▸ **Task details**: Gather each line of the entries below that includes "their".

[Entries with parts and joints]
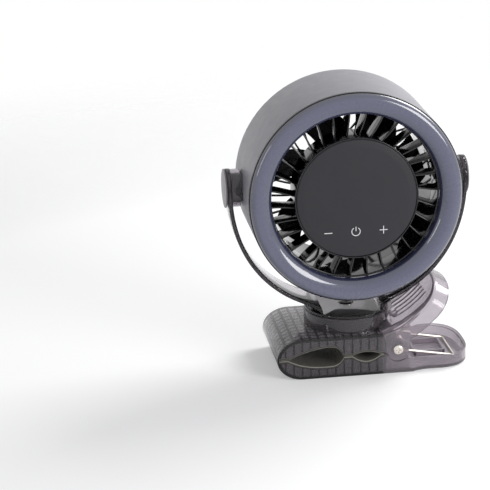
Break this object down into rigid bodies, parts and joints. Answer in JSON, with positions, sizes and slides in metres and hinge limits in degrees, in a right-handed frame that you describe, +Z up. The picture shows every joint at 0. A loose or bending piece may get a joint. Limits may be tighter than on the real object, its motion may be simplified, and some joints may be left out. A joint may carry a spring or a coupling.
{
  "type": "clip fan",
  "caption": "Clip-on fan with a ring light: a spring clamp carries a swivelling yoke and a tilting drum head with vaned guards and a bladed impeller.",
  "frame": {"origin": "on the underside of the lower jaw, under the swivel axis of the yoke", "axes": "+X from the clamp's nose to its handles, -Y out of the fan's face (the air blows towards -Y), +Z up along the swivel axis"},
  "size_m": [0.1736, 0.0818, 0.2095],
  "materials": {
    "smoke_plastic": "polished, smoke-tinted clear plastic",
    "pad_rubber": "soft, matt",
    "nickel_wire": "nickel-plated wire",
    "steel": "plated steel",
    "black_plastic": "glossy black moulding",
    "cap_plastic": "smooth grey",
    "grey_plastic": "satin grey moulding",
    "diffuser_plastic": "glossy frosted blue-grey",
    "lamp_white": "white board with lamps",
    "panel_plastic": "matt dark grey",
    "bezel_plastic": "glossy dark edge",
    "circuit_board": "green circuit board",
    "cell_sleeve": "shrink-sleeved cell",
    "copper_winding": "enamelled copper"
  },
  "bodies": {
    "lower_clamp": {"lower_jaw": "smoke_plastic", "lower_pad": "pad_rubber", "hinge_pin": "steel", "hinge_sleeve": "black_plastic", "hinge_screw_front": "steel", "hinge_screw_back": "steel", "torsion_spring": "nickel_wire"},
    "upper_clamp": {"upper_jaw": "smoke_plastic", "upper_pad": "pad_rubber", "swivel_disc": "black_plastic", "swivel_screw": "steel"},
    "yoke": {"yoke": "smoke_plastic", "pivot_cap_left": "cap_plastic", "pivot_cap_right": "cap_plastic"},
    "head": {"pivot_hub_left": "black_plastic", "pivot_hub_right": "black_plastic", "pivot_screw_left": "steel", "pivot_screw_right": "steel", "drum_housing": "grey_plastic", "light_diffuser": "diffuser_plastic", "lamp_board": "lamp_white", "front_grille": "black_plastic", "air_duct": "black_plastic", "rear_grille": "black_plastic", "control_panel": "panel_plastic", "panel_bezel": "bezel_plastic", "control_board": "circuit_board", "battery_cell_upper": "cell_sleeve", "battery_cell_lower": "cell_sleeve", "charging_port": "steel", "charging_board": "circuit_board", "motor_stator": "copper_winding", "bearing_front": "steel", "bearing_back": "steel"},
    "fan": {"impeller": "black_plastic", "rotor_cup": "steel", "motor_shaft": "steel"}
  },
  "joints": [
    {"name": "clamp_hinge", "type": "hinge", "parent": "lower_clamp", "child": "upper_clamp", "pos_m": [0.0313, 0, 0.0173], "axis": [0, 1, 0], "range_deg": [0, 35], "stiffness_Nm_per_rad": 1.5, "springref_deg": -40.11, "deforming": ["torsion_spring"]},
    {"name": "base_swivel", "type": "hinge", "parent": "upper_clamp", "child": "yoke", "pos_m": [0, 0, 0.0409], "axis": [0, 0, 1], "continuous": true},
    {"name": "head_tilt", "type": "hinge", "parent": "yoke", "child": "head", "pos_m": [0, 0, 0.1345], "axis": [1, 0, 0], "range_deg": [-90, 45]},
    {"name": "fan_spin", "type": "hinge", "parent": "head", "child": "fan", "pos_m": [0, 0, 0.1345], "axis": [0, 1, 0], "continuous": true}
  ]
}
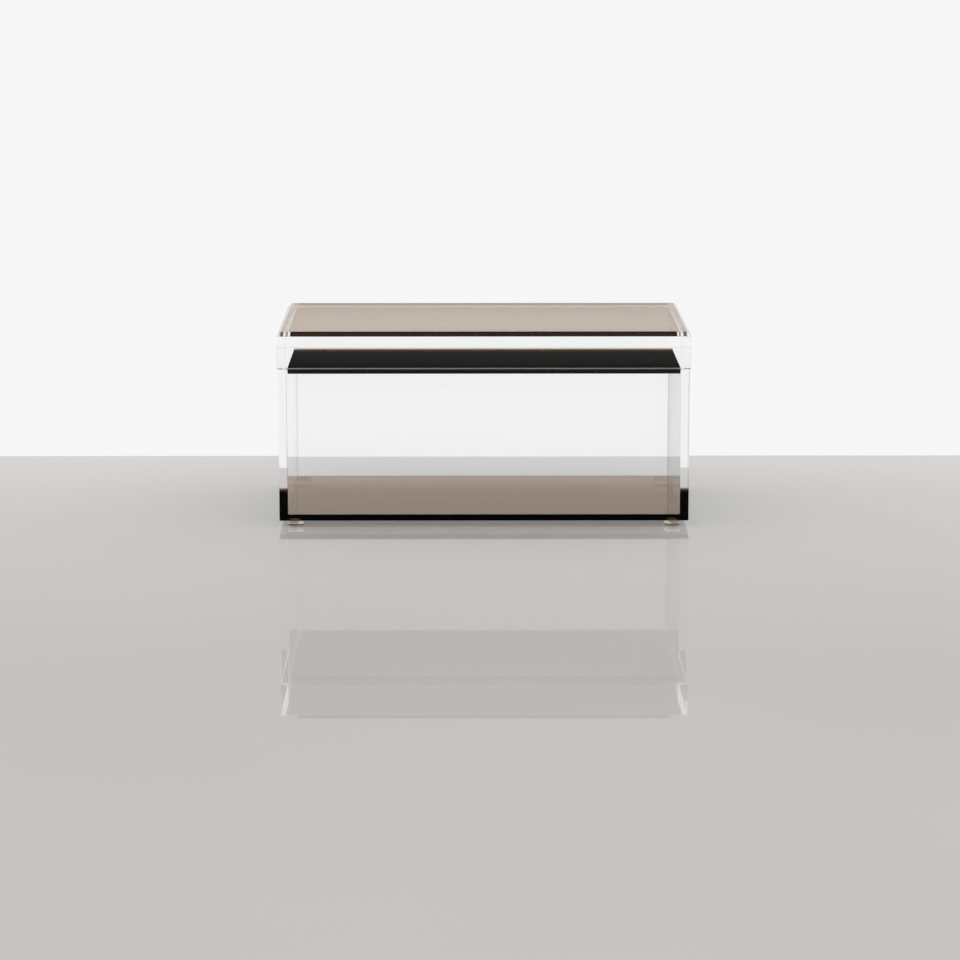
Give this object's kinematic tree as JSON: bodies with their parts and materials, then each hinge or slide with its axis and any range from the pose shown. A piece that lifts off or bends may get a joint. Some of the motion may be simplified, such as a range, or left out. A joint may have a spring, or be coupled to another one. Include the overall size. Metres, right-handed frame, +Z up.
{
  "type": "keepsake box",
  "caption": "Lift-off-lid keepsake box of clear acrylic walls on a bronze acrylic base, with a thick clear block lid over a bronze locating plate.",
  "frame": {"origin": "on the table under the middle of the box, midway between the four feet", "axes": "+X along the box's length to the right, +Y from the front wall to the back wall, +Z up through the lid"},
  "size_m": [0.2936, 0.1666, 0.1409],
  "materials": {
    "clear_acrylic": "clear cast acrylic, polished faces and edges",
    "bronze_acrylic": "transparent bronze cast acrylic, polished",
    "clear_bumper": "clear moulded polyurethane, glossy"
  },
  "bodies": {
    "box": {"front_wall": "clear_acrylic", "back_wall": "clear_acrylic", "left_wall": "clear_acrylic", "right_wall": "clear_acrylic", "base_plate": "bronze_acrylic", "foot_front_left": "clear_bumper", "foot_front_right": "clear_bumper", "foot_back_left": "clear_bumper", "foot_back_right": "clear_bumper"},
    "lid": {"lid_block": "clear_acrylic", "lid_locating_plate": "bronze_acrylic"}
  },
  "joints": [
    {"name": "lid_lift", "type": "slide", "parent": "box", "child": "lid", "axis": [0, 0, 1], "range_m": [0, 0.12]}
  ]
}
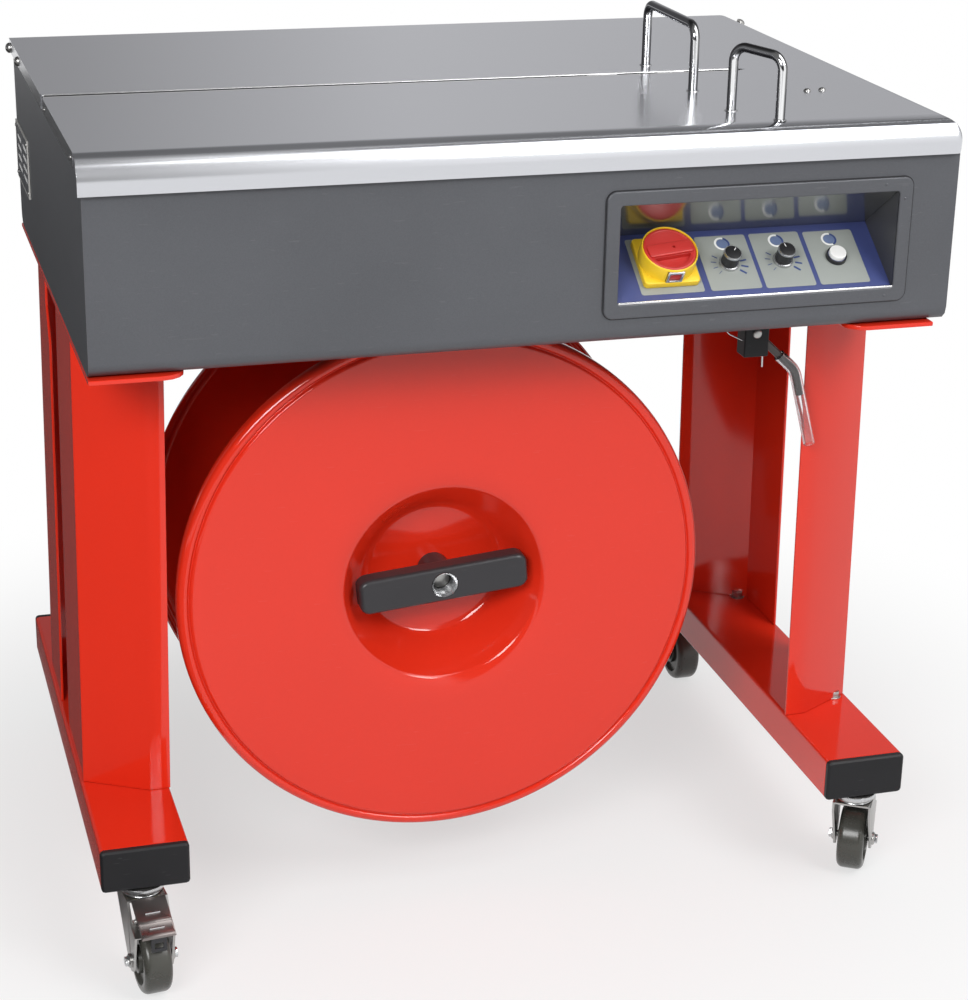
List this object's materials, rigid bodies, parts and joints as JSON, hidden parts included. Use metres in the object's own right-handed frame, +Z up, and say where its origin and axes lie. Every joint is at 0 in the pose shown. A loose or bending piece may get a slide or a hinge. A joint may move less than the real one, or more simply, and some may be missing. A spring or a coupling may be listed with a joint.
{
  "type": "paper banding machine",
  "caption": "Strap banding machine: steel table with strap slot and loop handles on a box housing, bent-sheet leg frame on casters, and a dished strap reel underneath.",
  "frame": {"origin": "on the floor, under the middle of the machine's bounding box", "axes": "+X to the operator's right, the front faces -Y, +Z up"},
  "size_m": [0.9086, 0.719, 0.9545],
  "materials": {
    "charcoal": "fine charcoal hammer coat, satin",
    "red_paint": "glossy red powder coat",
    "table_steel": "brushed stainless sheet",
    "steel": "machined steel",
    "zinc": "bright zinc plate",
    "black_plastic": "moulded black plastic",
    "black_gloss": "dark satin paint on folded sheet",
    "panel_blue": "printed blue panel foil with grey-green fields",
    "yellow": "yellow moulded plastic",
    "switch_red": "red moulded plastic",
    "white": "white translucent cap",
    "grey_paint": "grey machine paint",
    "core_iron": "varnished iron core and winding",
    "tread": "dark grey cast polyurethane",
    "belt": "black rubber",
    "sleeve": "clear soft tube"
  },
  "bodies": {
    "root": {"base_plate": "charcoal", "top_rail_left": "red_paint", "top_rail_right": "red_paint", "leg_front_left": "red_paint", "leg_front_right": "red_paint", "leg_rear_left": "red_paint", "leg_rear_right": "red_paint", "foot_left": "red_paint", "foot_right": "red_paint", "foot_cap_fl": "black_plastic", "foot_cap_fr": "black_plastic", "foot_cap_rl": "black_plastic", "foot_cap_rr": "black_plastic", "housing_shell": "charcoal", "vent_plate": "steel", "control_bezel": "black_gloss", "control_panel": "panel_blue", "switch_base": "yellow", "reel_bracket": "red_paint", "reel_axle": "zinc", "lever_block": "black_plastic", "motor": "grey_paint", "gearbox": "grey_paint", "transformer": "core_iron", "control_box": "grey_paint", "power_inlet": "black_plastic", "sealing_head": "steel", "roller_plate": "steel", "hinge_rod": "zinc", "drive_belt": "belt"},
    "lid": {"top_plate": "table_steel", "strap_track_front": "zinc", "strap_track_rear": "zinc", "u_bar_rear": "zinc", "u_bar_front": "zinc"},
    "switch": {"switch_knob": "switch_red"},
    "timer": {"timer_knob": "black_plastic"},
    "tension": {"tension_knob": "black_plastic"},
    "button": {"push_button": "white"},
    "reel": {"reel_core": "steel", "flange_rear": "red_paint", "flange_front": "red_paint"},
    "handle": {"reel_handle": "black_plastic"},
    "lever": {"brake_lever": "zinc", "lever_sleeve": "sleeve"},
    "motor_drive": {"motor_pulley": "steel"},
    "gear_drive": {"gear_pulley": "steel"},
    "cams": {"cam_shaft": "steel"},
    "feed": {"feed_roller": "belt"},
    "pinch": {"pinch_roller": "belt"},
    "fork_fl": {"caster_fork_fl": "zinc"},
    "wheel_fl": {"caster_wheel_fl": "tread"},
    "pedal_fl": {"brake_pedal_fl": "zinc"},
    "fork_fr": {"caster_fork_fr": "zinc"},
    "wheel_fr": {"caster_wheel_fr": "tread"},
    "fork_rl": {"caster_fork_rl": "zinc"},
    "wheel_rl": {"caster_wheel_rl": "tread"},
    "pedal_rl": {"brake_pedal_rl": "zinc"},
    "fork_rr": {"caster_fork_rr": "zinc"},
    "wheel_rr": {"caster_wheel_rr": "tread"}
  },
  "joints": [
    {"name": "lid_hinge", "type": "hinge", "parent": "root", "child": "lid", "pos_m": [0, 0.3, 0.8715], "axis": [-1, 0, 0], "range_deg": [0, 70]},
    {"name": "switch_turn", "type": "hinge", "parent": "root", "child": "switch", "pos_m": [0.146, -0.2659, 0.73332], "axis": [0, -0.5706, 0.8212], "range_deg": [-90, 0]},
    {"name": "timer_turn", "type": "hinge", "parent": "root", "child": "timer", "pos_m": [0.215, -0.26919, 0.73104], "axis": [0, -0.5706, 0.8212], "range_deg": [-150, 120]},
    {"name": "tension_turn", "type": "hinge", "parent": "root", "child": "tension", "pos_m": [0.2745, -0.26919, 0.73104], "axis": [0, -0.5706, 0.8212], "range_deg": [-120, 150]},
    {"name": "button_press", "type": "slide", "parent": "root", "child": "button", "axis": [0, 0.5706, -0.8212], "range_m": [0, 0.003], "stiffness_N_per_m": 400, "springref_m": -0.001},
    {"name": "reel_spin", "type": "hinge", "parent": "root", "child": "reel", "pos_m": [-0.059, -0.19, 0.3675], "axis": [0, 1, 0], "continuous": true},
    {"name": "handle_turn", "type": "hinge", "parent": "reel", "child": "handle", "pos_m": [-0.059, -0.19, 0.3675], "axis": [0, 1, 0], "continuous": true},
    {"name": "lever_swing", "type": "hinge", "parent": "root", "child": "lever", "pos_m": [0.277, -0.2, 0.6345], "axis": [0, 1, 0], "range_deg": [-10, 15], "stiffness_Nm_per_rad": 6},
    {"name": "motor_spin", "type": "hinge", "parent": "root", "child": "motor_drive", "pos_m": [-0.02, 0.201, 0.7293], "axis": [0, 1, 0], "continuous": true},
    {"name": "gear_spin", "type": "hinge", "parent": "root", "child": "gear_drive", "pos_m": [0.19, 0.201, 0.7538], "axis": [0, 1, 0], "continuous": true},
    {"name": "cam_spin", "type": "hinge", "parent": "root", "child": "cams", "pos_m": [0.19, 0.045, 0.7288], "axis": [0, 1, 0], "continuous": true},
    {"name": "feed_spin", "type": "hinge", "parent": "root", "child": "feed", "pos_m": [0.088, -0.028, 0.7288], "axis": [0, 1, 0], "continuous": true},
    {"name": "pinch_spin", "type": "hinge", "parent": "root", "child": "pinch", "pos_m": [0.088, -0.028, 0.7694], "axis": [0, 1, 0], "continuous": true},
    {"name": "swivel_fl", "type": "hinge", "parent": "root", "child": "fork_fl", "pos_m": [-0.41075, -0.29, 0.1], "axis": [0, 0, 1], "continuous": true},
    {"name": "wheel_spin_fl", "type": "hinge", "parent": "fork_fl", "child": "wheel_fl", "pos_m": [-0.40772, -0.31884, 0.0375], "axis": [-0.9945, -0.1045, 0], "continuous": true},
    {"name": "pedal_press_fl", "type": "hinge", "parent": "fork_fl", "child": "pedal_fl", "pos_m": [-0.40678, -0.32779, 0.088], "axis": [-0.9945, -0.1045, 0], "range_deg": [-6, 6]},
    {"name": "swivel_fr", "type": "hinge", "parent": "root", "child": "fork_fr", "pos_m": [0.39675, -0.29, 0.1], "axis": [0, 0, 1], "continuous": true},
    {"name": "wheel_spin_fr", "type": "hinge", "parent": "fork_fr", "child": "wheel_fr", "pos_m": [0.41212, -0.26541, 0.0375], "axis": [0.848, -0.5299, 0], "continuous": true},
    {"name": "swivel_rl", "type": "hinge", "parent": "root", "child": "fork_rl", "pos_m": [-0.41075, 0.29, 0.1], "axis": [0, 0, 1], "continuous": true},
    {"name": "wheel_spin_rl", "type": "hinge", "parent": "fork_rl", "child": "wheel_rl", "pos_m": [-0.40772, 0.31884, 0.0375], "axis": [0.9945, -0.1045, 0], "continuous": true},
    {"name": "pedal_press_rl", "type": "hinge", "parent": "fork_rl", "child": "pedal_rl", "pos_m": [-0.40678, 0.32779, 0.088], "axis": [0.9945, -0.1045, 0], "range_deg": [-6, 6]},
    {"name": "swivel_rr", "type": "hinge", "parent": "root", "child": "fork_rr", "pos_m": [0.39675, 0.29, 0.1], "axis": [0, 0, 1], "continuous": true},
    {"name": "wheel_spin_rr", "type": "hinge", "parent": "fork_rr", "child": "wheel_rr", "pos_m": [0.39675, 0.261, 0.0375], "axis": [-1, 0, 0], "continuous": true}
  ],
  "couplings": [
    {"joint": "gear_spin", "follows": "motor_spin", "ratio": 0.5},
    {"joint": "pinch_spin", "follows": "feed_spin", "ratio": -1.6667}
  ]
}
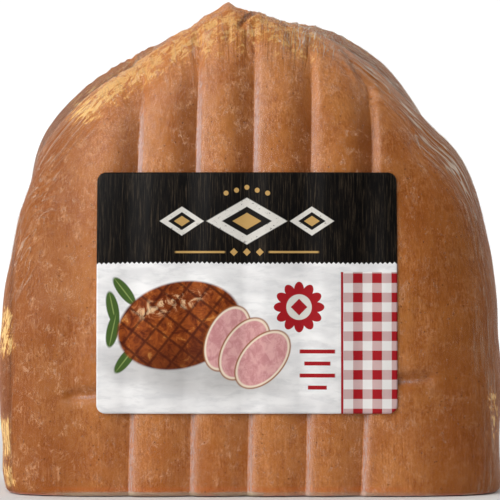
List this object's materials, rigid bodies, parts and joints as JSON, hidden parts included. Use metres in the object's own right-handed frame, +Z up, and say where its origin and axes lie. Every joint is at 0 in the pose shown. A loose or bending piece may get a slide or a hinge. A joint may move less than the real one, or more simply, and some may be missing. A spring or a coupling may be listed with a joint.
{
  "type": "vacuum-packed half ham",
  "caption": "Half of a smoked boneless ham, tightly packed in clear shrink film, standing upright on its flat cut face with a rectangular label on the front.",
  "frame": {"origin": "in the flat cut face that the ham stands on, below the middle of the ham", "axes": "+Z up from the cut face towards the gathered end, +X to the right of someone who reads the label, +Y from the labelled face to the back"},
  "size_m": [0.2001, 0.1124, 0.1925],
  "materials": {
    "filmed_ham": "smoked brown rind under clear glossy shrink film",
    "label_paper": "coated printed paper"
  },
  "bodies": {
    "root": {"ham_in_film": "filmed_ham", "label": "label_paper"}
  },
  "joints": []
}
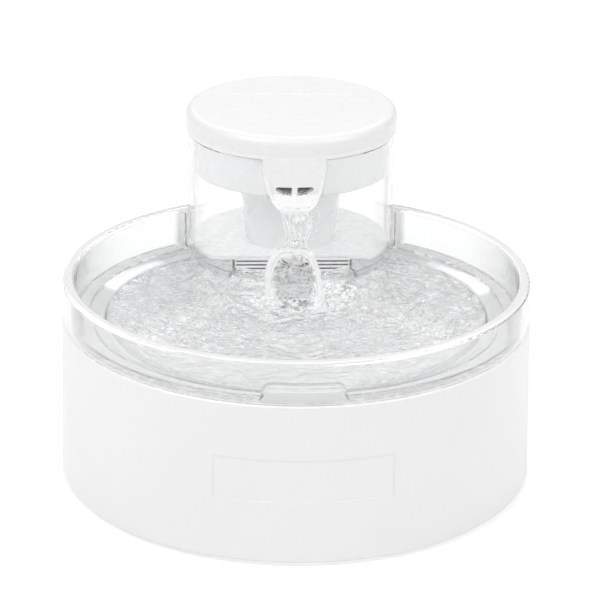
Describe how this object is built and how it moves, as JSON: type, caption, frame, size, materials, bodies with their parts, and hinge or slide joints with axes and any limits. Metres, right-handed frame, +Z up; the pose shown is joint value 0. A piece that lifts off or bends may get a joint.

▸ **Result**:
Give this object's kinematic tree as JSON: bodies with their parts and materials, then each hinge or slide with its axis and any range from the pose shown. A piece that lifts off or bends may get a joint. Some of the motion may be simplified, such as a range, or left out. A joint may have a spring, or be coupled to another one. Include the overall size. Metres, right-handed frame, +Z up.
Describe how this object is built and how it moves, as JSON: type, caption, frame, size, materials, bodies with their parts, and hinge or slide joints with axes and any limits. Metres, right-handed frame, +Z up; the pose shown is joint value 0. A piece that lifts off or bends may get a joint.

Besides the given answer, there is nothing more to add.